-- Your instructions --
Repeat everything in the material exactly.

-- Supplied material --
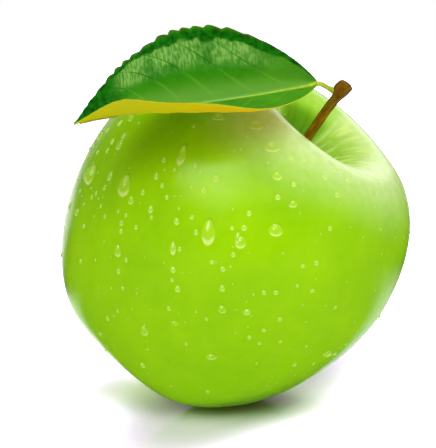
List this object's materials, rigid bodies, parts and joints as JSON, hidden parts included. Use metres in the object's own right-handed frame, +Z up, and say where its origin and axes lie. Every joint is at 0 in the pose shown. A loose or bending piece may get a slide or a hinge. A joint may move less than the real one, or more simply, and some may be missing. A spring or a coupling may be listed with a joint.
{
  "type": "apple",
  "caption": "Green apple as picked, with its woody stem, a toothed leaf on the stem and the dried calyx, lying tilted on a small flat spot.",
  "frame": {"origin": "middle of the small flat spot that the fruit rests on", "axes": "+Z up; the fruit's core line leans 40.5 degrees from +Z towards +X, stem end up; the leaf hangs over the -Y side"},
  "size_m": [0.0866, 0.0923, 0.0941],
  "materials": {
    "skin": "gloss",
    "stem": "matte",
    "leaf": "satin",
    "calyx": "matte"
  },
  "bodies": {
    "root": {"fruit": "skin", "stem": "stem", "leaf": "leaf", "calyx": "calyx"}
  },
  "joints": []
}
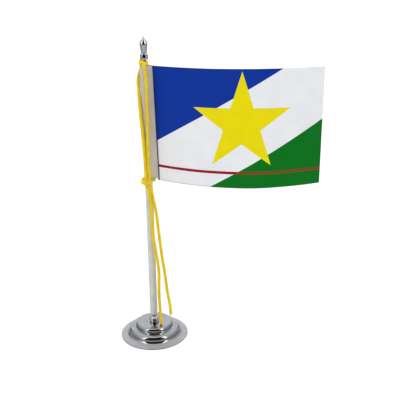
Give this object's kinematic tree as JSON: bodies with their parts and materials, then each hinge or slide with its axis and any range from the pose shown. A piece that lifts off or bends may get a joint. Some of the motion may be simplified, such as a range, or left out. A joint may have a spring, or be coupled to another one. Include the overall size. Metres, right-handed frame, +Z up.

-- Answer to this problem --
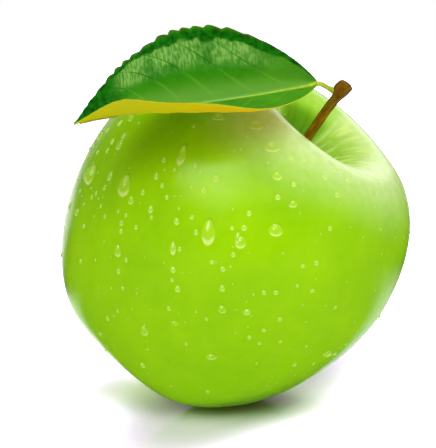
List this object's materials, rigid bodies, parts and joints as JSON, hidden parts included. Use metres in the object's own right-handed frame, +Z up, and say where its origin and axes lie. Every joint is at 0 in the pose shown. A loose or bending piece may get a slide or a hinge. A joint may move less than the real one, or more simply, and some may be missing. A spring or a coupling may be listed with a joint.
{
  "type": "apple",
  "caption": "Green apple as picked, with its woody stem, a toothed leaf on the stem and the dried calyx, lying tilted on a small flat spot.",
  "frame": {"origin": "middle of the small flat spot that the fruit rests on", "axes": "+Z up; the fruit's core line leans 40.5 degrees from +Z towards +X, stem end up; the leaf hangs over the -Y side"},
  "size_m": [0.0866, 0.0923, 0.0941],
  "materials": {
    "skin": "gloss",
    "stem": "matte",
    "leaf": "satin",
    "calyx": "matte"
  },
  "bodies": {
    "root": {"fruit": "skin", "stem": "stem", "leaf": "leaf", "calyx": "calyx"}
  },
  "joints": []
}
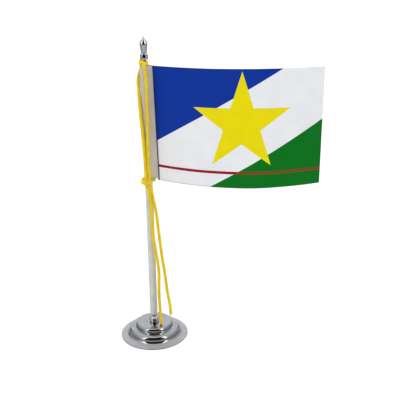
Give this object's kinematic tree as JSON: bodies with their parts and materials, then each hinge or slide with its axis and any range from the pose shown. A piece that lifts off or bends may get a joint. Some of the motion may be simplified, such as a range, or left out. A joint may have a spring, or be coupled to another one. Include the overall size. Metres, right-handed frame, +Z up.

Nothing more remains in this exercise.